3. You can't judge the Roberts for wanting their children to be of their race; that's probably none of your business. You can't judge them for going international to adopt either--how would you like to worry about regretful birth parents showing up at your door with a legal team for fifteen years? But we don't even know if the Roberts picked their kids for their Irishness or not; as Traven suggests, the veddy Catholic Roberts probably went through a Catholic charity to adopt their newborns, and, as you may have noticed, Ireland is full of Catholics.

As you were.

Saturday, August 06, 2005

Friday, August 05, 2005

BSG: FRAGGED: Just wanted to throw my thoughts up here about last week's episode before I got home tonight. The delay, in this case, indicates I wasn't too excited by this episode. Like, I thought Valley of Darkness was saved by strong characterization in the absence of a particularly cohesive plot. But this episode depended on just about everybody acting goofier than they usually act. Consider:

--In the space of a week, the President reduced to mumbling in her cell.

--Tigh hits the liquor a little hard and ends up going over-the-top. He called Richard Hatch "laughing boy," which is funny, but not necessarily something I expect him to say.

--Baltar loses every bit of his reason. He usually has a back-and-forth with Nine, though eventually he does what she wants. But in this episode he is one with his mania.

--And Nine wants Baltar to "be a man"? When was that ever in the Cylon plan? (What is the Cylon plan?
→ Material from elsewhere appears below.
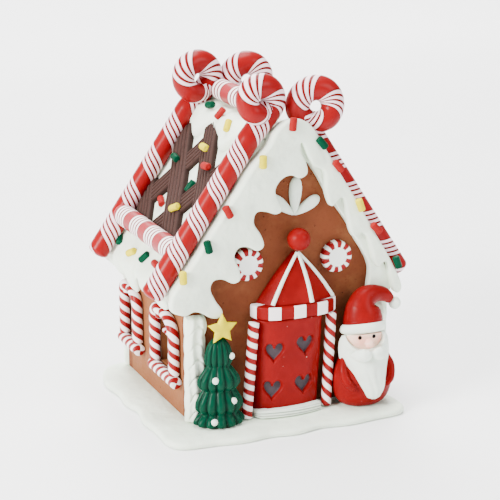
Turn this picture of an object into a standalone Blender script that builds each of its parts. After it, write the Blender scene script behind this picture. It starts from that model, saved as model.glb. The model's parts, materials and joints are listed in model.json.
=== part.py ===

Please--please, second season of Battlestar Galactica, do not go Matrix sequels on us.)

--I can see why Crashdown would feel guilty for losing Socinus and especially Tarn (and isn't it cute how BSG redshirts have names?) but his freakout was out of nowhere.

Only the unconscious (Adama), the dialogue-challenged (Lee, Gaeta) and the level-headed crewpeople who are never in charge (the Chief, Dee, Billy) were in character. I did love this exchange, though:

Tigh (snapping): "Why aren't you in the brig?"
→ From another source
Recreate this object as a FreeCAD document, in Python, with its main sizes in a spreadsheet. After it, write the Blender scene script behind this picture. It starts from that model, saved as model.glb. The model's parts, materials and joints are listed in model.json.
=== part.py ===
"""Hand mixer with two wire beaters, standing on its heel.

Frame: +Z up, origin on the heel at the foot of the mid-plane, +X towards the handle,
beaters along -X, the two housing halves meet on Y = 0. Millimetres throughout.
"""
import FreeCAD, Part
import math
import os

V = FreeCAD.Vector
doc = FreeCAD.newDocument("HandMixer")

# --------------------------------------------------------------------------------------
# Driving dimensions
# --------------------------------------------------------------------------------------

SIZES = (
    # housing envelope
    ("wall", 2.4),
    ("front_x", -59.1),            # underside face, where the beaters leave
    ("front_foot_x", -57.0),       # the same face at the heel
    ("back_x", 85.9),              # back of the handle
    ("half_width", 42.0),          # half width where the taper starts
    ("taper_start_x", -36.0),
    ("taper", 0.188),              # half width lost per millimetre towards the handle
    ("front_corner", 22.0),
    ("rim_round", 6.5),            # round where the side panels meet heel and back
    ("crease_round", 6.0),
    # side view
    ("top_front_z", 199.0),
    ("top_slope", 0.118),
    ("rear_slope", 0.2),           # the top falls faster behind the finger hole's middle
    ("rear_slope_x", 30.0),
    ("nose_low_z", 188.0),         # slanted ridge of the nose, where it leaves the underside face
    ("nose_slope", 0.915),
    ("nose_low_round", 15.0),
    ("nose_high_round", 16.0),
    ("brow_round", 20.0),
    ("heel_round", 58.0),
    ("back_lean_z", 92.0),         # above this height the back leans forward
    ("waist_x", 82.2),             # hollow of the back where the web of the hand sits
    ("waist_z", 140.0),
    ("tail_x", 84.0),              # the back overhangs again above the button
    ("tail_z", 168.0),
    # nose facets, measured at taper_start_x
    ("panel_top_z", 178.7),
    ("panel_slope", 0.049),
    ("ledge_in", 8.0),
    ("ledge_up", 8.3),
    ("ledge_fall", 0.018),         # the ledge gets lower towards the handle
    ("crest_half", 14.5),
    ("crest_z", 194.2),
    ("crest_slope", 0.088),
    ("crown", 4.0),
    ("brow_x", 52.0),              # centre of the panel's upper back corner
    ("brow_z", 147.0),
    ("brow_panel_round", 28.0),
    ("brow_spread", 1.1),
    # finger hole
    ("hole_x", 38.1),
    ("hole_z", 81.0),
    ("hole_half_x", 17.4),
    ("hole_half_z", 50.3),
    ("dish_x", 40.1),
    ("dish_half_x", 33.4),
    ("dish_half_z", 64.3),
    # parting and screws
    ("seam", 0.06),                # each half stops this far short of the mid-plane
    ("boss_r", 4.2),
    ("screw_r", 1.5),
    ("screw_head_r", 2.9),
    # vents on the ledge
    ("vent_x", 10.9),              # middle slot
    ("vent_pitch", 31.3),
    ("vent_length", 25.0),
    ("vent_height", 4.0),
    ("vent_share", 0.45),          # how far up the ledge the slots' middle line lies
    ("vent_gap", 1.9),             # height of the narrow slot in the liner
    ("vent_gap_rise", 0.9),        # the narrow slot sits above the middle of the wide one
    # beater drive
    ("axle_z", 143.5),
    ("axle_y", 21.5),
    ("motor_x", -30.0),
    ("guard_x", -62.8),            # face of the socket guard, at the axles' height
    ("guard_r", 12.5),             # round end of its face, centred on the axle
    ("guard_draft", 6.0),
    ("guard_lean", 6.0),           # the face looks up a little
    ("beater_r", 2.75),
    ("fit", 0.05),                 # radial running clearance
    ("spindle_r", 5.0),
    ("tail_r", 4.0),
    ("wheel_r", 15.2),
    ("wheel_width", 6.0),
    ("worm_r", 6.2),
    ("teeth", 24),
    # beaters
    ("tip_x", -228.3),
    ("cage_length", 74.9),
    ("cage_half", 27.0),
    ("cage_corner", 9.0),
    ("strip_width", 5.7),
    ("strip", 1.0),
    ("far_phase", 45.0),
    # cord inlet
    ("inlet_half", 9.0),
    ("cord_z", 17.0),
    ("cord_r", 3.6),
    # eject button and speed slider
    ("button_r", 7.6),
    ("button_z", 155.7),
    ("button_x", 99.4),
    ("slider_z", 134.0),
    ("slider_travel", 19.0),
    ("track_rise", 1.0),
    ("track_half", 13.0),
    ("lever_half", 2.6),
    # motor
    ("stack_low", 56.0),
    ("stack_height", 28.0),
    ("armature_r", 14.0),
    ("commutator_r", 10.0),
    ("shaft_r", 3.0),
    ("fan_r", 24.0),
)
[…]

Billy (after a pause): " one put me there?"

Tigh: (long stare. Walks away.)

But no Sackhoff and no Park means the show lacked their distinct charms (Sackhoff's moodiness and edgy whimsy, Park's strange relationship with my Tivo's pause button) and when you pull a few people out of your ensemble cast, the show doesn't function as well. But the odd character turns were why this was the first episode I found mediocre.

UPDATE: Oh hey, and did you notice Baltar putting his hand on Female Crewmember's leg just after the Raptor blew up the Cylons? It was either 1. an extremely human moment after a tense near-death situation, or 2. Baltar going riiiiight back into character. I'm guessing 2.